The bodies of eight British servicemen who died when the US Sea Knight helicopter they were aboard crashed south of the Kuwait border, were among the first 10 to be brought back.
The other two bodies were those of the crew of the British GR4 Tornado warplane which was hit near the Kuwaiti border by a US Patriot missile.
A British military spokesman on Saturday denied media reports that up to five British soldiers had been captured in the southern Iraqi city of Basra, saying that no British troops had gone missing overnight.
But the defence ministry said one British soldier was missing, presumed dead, and four others were injured in a separate incident apparently involving friendly fire.
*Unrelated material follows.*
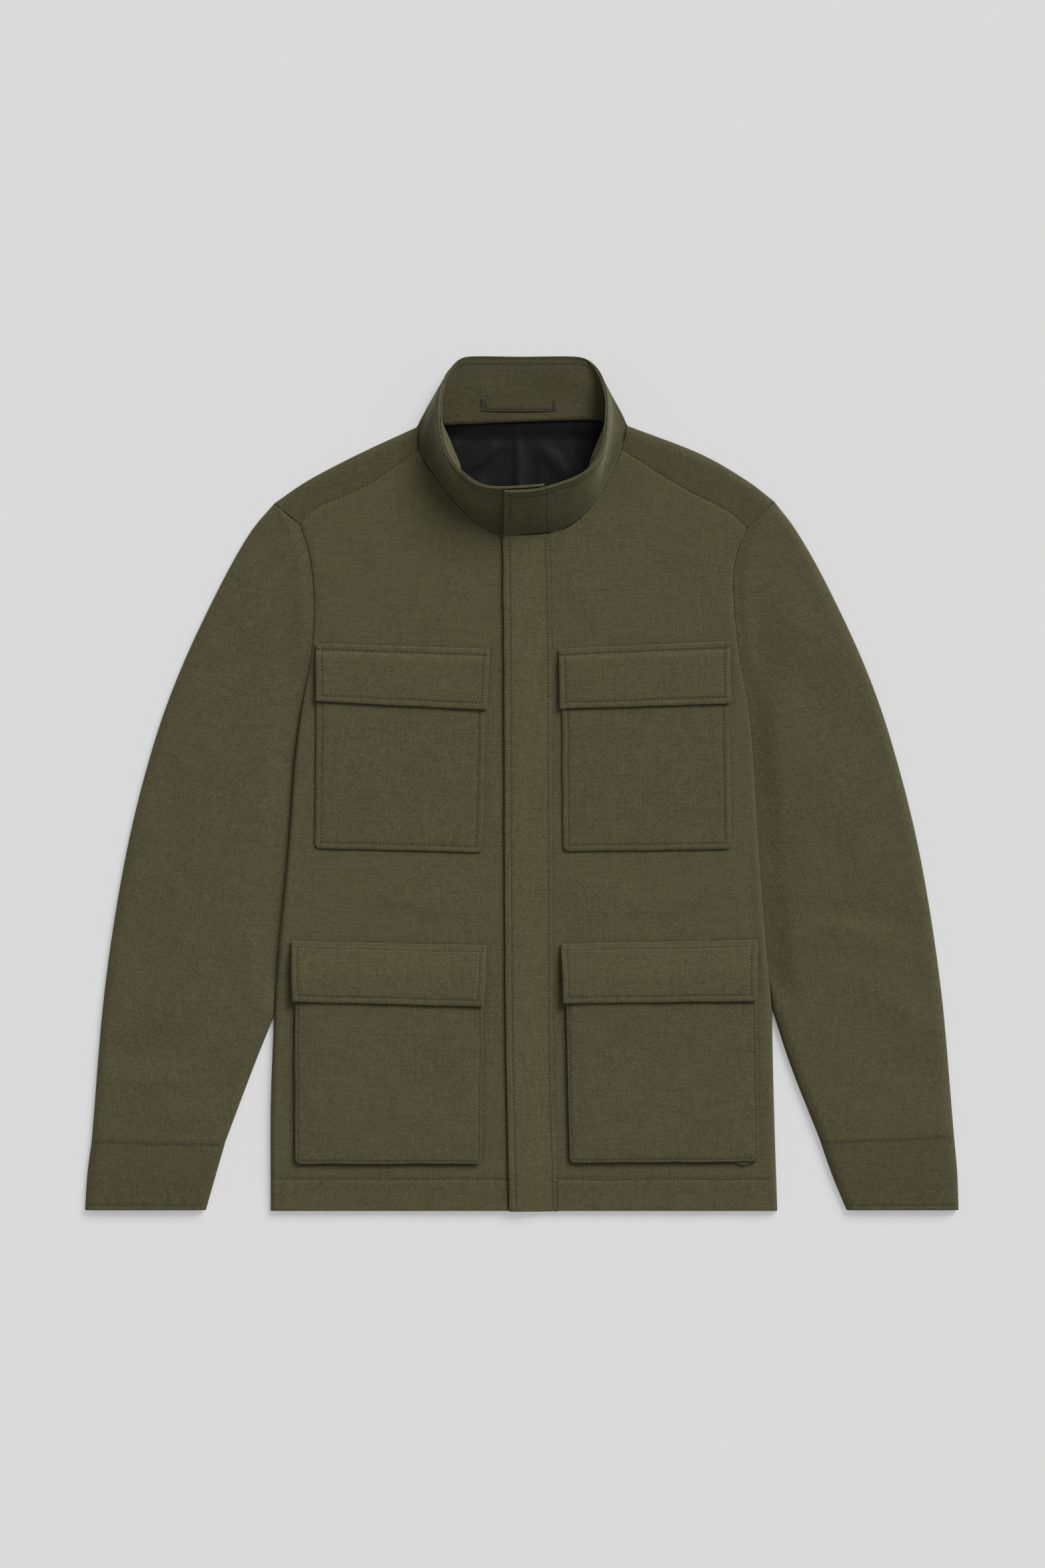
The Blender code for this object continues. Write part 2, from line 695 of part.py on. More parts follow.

If the soldier was confirmed dead, he would be the fifth British friendly fire casualty since the war began 10 days ago.
Britain's Press Association reported that the soldier was killed after a US A10 tankbuster plane targeted two armoured vehicles near Basra but the defence ministry said it was still investigating the circumstances.
The incident brings to five the number of British soldiers who have been killed by friendly fire since the US-led war on Iraq began on March 20.
On March 23, a US anti-missile Patriot missile shot down a British Tornado bomber, killing both pilots on board.
On March 24, two soldiers were killed when a British Challenger tank mistakenly opened fire on another Challenger tank.
A total of 23 British soldiers have so far died in the conflict, including 14 as a result of helicopter accidents and four killed in action.
Separately, the Daily Mirror tabloid reported on Saturday that the number of British troops serving in the Gulf could be cut dramatically from 45,000 to 5,000 if the US-led war against Iraq drags on for at least six months.